Task instructions | Search the data for the word "only" and copy every line that contains it.

--- start of Records to process ---

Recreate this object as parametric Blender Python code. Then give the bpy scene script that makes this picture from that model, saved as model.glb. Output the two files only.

--- end of Records to process ---
--- start of Records to process ---

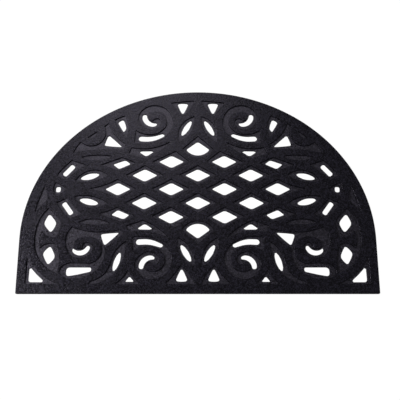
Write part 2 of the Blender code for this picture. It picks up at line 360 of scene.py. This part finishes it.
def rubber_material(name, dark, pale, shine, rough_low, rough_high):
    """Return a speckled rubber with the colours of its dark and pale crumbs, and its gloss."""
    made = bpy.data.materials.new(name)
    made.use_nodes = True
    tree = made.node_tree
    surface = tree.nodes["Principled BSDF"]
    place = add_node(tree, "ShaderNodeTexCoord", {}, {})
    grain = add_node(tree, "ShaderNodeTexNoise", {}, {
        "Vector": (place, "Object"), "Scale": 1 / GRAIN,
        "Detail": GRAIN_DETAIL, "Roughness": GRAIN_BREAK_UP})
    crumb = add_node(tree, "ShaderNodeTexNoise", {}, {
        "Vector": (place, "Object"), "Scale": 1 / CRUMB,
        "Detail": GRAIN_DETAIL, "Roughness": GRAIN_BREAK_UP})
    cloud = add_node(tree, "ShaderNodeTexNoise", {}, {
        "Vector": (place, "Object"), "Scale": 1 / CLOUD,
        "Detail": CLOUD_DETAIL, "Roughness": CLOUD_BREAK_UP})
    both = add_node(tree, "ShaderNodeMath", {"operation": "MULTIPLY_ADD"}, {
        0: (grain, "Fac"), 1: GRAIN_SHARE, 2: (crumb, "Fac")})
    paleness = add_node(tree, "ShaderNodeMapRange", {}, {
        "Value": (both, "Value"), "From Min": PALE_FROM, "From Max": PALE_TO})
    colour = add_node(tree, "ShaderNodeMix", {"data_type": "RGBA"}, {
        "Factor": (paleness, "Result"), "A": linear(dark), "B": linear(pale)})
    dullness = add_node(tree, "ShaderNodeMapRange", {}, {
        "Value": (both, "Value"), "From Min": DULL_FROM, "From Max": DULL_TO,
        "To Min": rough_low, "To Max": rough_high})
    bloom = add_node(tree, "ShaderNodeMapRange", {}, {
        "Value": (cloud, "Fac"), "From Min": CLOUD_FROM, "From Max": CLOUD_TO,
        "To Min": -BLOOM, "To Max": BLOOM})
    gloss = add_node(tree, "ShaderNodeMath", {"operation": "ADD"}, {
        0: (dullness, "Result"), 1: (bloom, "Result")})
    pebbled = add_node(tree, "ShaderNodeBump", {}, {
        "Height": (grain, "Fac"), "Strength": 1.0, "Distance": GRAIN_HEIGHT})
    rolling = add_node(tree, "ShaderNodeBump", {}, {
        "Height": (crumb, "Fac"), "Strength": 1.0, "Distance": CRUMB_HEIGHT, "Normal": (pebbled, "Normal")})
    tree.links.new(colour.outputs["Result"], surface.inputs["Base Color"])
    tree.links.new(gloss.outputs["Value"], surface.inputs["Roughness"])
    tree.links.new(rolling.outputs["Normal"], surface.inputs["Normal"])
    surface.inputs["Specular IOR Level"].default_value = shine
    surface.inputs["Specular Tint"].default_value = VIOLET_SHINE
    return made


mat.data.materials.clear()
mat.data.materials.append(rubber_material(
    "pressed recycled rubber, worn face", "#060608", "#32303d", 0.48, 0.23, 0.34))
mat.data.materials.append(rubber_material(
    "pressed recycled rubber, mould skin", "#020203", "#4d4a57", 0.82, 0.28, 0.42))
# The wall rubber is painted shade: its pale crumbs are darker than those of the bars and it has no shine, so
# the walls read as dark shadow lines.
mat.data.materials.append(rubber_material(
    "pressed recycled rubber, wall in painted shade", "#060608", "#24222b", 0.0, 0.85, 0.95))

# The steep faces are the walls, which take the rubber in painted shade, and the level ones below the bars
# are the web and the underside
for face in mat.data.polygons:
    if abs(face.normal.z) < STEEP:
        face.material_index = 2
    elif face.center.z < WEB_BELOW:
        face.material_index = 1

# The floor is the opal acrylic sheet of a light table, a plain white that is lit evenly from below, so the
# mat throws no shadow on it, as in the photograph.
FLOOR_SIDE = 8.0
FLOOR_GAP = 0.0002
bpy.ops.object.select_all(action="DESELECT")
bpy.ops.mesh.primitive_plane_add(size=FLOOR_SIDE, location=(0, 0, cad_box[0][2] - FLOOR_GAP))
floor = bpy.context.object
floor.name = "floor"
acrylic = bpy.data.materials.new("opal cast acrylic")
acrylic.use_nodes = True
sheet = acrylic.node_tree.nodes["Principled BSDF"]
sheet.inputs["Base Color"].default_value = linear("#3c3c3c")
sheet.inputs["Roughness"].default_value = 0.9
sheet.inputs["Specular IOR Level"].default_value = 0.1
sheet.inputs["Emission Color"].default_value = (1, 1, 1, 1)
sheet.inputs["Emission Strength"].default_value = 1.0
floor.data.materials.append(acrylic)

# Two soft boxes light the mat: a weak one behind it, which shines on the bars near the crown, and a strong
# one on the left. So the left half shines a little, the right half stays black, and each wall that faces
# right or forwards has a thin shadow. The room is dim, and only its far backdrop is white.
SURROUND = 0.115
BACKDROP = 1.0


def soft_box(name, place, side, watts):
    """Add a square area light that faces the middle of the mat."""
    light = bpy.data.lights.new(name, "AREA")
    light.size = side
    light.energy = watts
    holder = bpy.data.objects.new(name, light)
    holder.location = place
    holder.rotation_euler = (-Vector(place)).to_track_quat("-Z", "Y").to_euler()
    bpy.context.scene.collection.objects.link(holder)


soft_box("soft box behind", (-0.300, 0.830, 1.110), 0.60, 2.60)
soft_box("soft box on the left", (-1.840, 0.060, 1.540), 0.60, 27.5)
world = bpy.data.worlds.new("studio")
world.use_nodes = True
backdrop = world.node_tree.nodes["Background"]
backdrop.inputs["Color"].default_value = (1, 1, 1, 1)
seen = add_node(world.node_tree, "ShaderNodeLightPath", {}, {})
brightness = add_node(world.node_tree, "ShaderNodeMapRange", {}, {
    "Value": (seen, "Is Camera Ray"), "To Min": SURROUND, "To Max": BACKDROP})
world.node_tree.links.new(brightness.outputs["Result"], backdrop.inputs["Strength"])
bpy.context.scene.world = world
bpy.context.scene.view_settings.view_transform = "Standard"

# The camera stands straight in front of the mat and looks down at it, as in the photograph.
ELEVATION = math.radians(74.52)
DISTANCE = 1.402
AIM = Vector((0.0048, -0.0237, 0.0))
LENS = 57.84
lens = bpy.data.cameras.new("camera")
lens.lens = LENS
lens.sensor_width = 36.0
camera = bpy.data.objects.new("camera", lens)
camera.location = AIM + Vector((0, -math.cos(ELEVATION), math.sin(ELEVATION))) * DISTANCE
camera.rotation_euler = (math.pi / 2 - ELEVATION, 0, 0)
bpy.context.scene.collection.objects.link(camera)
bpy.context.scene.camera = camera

--- end of Records to process ---
--- start of Records to process ---

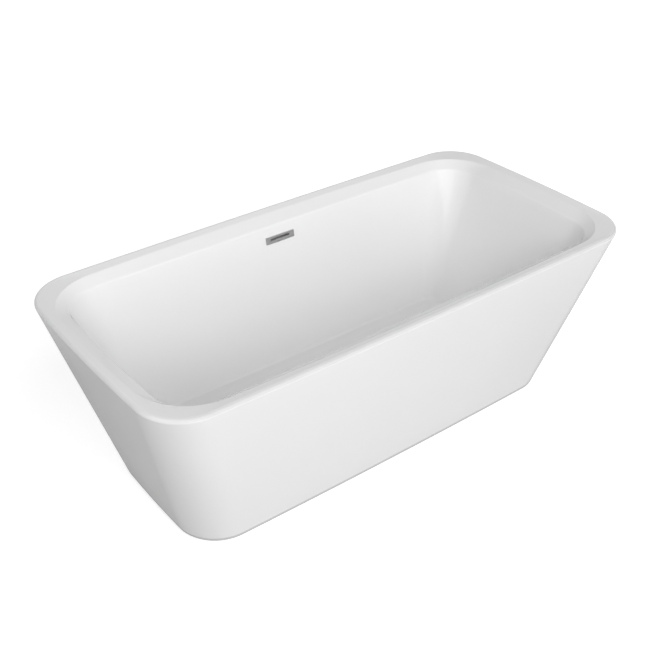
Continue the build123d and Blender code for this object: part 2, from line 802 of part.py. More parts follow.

--- end of Records to process ---

Solution to this problem |
Recreate this object as parametric Blender Python code. Then give the bpy scene script that makes this picture from that model, saved as model.glb. Output the two files only.
# right or forwards has a thin shadow. The room is dim, and only its far backdrop is white.